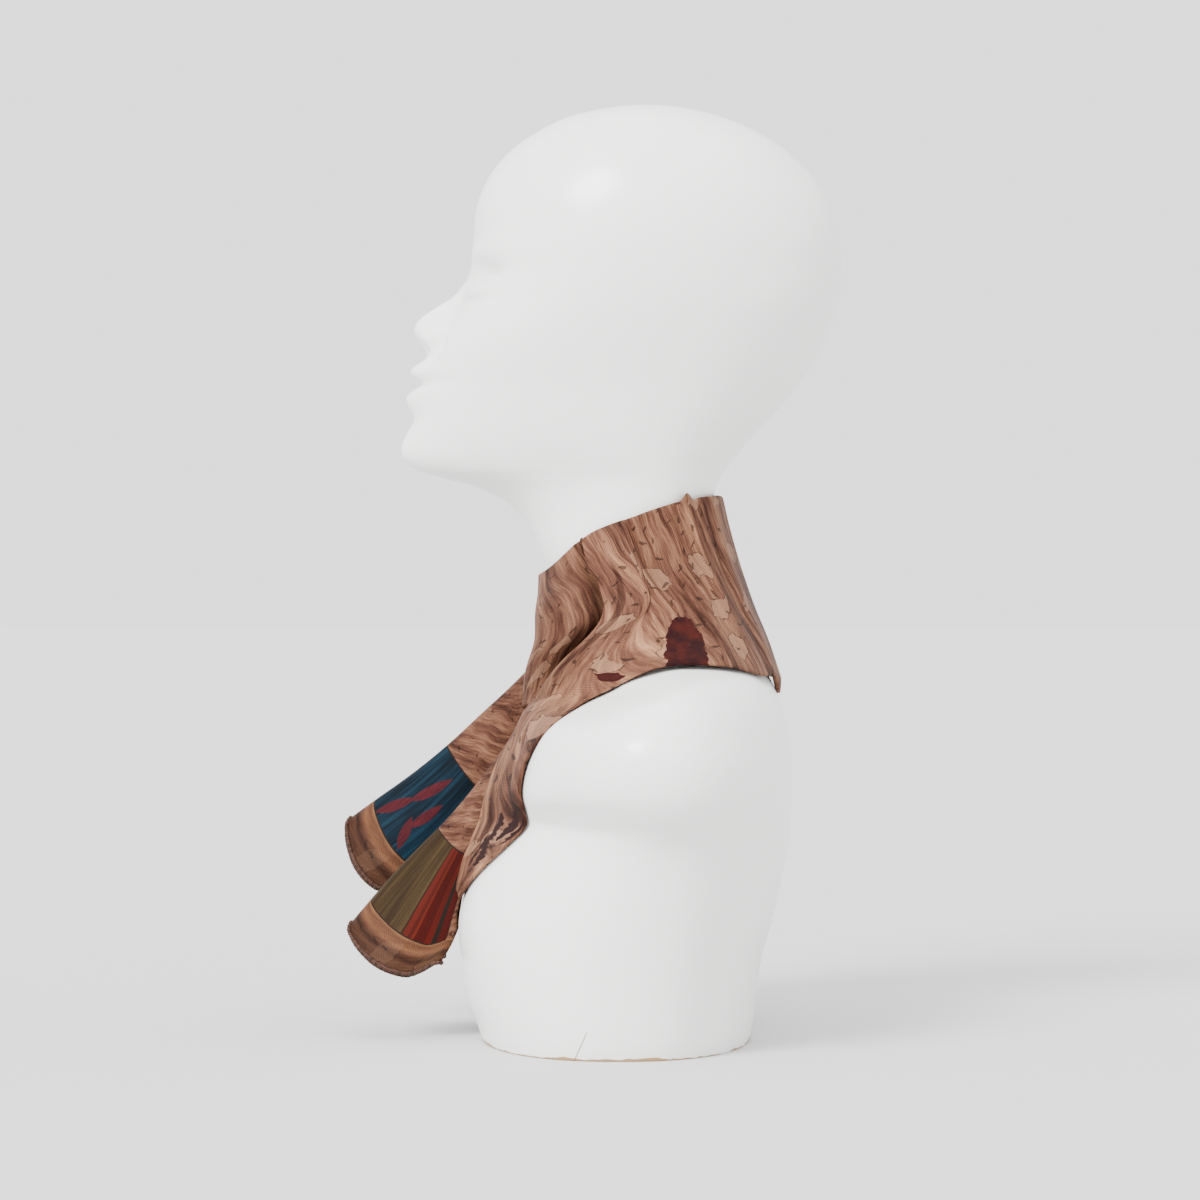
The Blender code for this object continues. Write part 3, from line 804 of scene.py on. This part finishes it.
def print_and_shade_field(silk, place, leaf, blunt=False):
    """Leaf field of one leaf at a listed place."""
    local = add_node(silk, "Mapping", {
        "Vector": place, "Location": (leaf.along, leaf.down, 0.0),
        "Rotation": (0.0, 0.0, math.radians(leaf.turn))}, vector_type="TEXTURE")
    return leaf_field(silk, local, leaf.half_length, leaf.half_width, blunt)


def scattered_leaves(silk, place, cell, half_length, half_width, share):
    """Leaf field of leaves turned any way, one in each share of the cells."""
    cells = add_node(silk, "TexVoronoi", {"Vector": place, "Scale": 1.0 / cell, "Randomness": 0.8})
    chance = add_node(silk, "SeparateColor", {0: cells.outputs["Color"]}).outputs
    away = add_node(silk, "VectorMath", {0: place, 1: cells.outputs["Position"]}, operation="SUBTRACT")
    angle = calc(silk, "MULTIPLY", chance["Red"], 2.0 * math.pi)
    local = add_node(silk, "VectorRotate", {"Vector": away, "Angle": angle}, rotation_type="Z_AXIS")
    field = leaf_field(silk, local, half_length, half_width)
    absent = calc(silk, "GREATER_THAN", chance["Green"], share)
    return calc(silk, "MULTIPLY_ADD", absent, NO_LEAF, field)


def printed_ground(silk, place):
    """Colour of the brown print: wavy streaks, with outlined leaves and sprigs between them."""
    wavy = shifted(silk, place, WAVE_SCALE, 2.0, WAVE_SHIFT)
    tone = 0.0
    for width, length, weight in STREAKS:
        streak = streaks(silk, wavy, (width, length), 2.0, math.radians(STREAK_LEAN), Roughness=0.6)
        tone = calc(silk, "MULTIPLY_ADD", streak, weight, tone)
    colour = add_node(silk, "ValToRGB", {0: tone}, stops=STREAK_STOPS)
    edge = shifted(silk, place, RAGGED_SCALE, 5.0, RAGGED_SHIFT)
    leaf = scattered_leaves(silk, edge, LEAF_CELL, LEAF_LENGTH, LEAF_WIDTH, LEAF_SHARE)
    faint = calc(silk, "MULTIPLY", calc(silk, "LESS_THAN", leaf, 1.0), LEAF_STRENGTH)
    colour = over(silk, faint, colour, linear(PALE_PRINT_HEX))
    outline = calc(silk, "COMPARE", leaf, 1.0, LEAF_OUTLINE)
    sprig = scattered_leaves(silk, edge, SPRIG_CELL, SPRIG_LENGTH, SPRIG_WIDTH, SPRIG_SHARE)
    ink = calc(silk, "MAXIMUM", outline, calc(silk, "LESS_THAN", sprig, 1.0))
    ink = calc(silk, "MULTIPLY", ink, INK_STRENGTH)
    return over(silk, ink, colour, linear(INK_AND_RIB_SHADE_HEX)), edge


brown, brown_place, *brown_threads = new_twill("Printed silk twill, brown")
brown_colour, ragged_place = printed_ground(brown, brown_place)
glow = add_node(brown, "TexNoise", {"Vector": brown_place, "Scale": GLOW_SCALE, "Detail": 4.0})
glow = calc(brown, "MULTIPLY_ADD", glow, GLOW_GAIN, -GLOW_DROP, clamp=True)
maroon = over(brown, glow, linear(MAROON_HEX), linear(GLOW_HEX))
shapes = [(leaf, ragged_place, maroon, 1.0) for leaf in MAROON_LEAVES]
shapes += [(leaf, ragged_place, linear(SPRAY_AND_SHADE_HEX), 1.0) for leaf in DARK_LEAVES]
# The crease lines and soft shades are painted shade in the folds, laid over the print in the spray's dark
# colour.
shapes += [(leaf, brown_place, linear(SPRAY_AND_SHADE_HEX), PAINTED_CREASE_STRENGTH) for leaf in PAINTED_CREASE_SHADES]
shapes += [(leaf, brown_place, linear(SPRAY_AND_SHADE_HEX), PAINTED_SHADE_STRENGTH) for leaf in PAINTED_SOFT_SHADES]
for leaf, place, print_and_shade_colour, strength in shapes:
    inside = add_node(brown, "MapRange", {
        "Value": print_and_shade_field(brown, place, leaf, blunt=True), "From Min": 1.0,
        "From Max": strength - PRINT_EDGE, "To Max": strength})
    brown_colour = over(brown, inside, brown_colour, print_and_shade_colour)
dye_and_shade_ribs(brown, brown_colour, *brown_threads)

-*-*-

→ Exercise
Write the entire listing out again, word for word.

→ Complete output
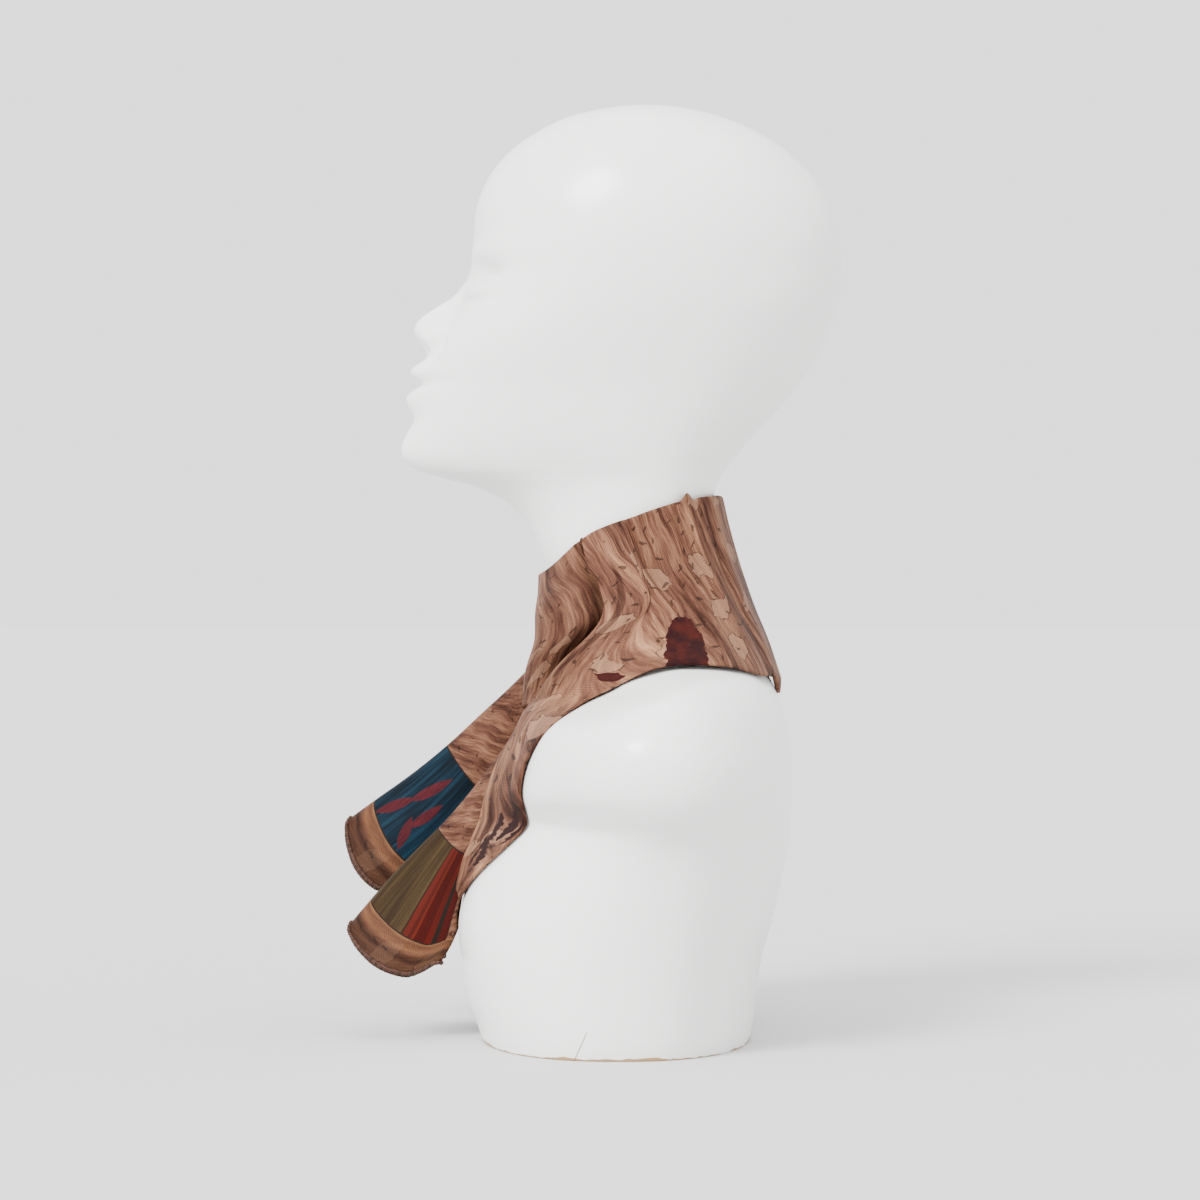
The Blender code for this object continues. Write part 3, from line 804 of scene.py on. This part finishes it.
def print_and_shade_field(silk, place, leaf, blunt=False):
    """Leaf field of one leaf at a listed place."""
    local = add_node(silk, "Mapping", {
        "Vector": place, "Location": (leaf.along, leaf.down, 0.0),
        "Rotation": (0.0, 0.0, math.radians(leaf.turn))}, vector_type="TEXTURE")
    return leaf_field(silk, local, leaf.half_length, leaf.half_width, blunt)


def scattered_leaves(silk, place, cell, half_length, half_width, share):
    """Leaf field of leaves turned any way, one in each share of the cells."""
    cells = add_node(silk, "TexVoronoi", {"Vector": place, "Scale": 1.0 / cell, "Randomness": 0.8})
    chance = add_node(silk, "SeparateColor", {0: cells.outputs["Color"]}).outputs
    away = add_node(silk, "VectorMath", {0: place, 1: cells.outputs["Position"]}, operation="SUBTRACT")
    angle = calc(silk, "MULTIPLY", chance["Red"], 2.0 * math.pi)
    local = add_node(silk, "VectorRotate", {"Vector": away, "Angle": angle}, rotation_type="Z_AXIS")
    field = leaf_field(silk, local, half_length, half_width)
    absent = calc(silk, "GREATER_THAN", chance["Green"], share)
    return calc(silk, "MULTIPLY_ADD", absent, NO_LEAF, field)


def printed_ground(silk, place):
    """Colour of the brown print: wavy streaks, with outlined leaves and sprigs between them."""
    wavy = shifted(silk, place, WAVE_SCALE, 2.0, WAVE_SHIFT)
    tone = 0.0
    for width, length, weight in STREAKS:
        streak = streaks(silk, wavy, (width, length), 2.0, math.radians(STREAK_LEAN), Roughness=0.6)
        tone = calc(silk, "MULTIPLY_ADD", streak, weight, tone)
    colour = add_node(silk, "ValToRGB", {0: tone}, stops=STREAK_STOPS)
    edge = shifted(silk, place, RAGGED_SCALE, 5.0, RAGGED_SHIFT)
    leaf = scattered_leaves(silk, edge, LEAF_CELL, LEAF_LENGTH, LEAF_WIDTH, LEAF_SHARE)
    faint = calc(silk, "MULTIPLY", calc(silk, "LESS_THAN", leaf, 1.0), LEAF_STRENGTH)
    colour = over(silk, faint, colour, linear(PALE_PRINT_HEX))
    outline = calc(silk, "COMPARE", leaf, 1.0, LEAF_OUTLINE)
    sprig = scattered_leaves(silk, edge, SPRIG_CELL, SPRIG_LENGTH, SPRIG_WIDTH, SPRIG_SHARE)
    ink = calc(silk, "MAXIMUM", outline, calc(silk, "LESS_THAN", sprig, 1.0))
    ink = calc(silk, "MULTIPLY", ink, INK_STRENGTH)
    return over(silk, ink, colour, linear(INK_AND_RIB_SHADE_HEX)), edge


brown, brown_place, *brown_threads = new_twill("Printed silk twill, brown")
brown_colour, ragged_place = printed_ground(brown, brown_place)
glow = add_node(brown, "TexNoise", {"Vector": brown_place, "Scale": GLOW_SCALE, "Detail": 4.0})
glow = calc(brown, "MULTIPLY_ADD", glow, GLOW_GAIN, -GLOW_DROP, clamp=True)
maroon = over(brown, glow, linear(MAROON_HEX), linear(GLOW_HEX))
shapes = [(leaf, ragged_place, maroon, 1.0) for leaf in MAROON_LEAVES]
shapes += [(leaf, ragged_place, linear(SPRAY_AND_SHADE_HEX), 1.0) for leaf in DARK_LEAVES]
# The crease lines and soft shades are painted shade in the folds, laid over the print in the spray's dark
# colour.
shapes += [(leaf, brown_place, linear(SPRAY_AND_SHADE_HEX), PAINTED_CREASE_STRENGTH) for leaf in PAINTED_CREASE_SHADES]
shapes += [(leaf, brown_place, linear(SPRAY_AND_SHADE_HEX), PAINTED_SHADE_STRENGTH) for leaf in PAINTED_SOFT_SHADES]
for leaf, place, print_and_shade_colour, strength in shapes:
    inside = add_node(brown, "MapRange", {
        "Value": print_and_shade_field(brown, place, leaf, blunt=True), "From Min": 1.0,
        "From Max": strength - PRINT_EDGE, "To Max": strength})
    brown_colour = over(brown, inside, brown_colour, print_and_shade_colour)
dye_and_shade_ribs(brown, brown_colour, *brown_threads)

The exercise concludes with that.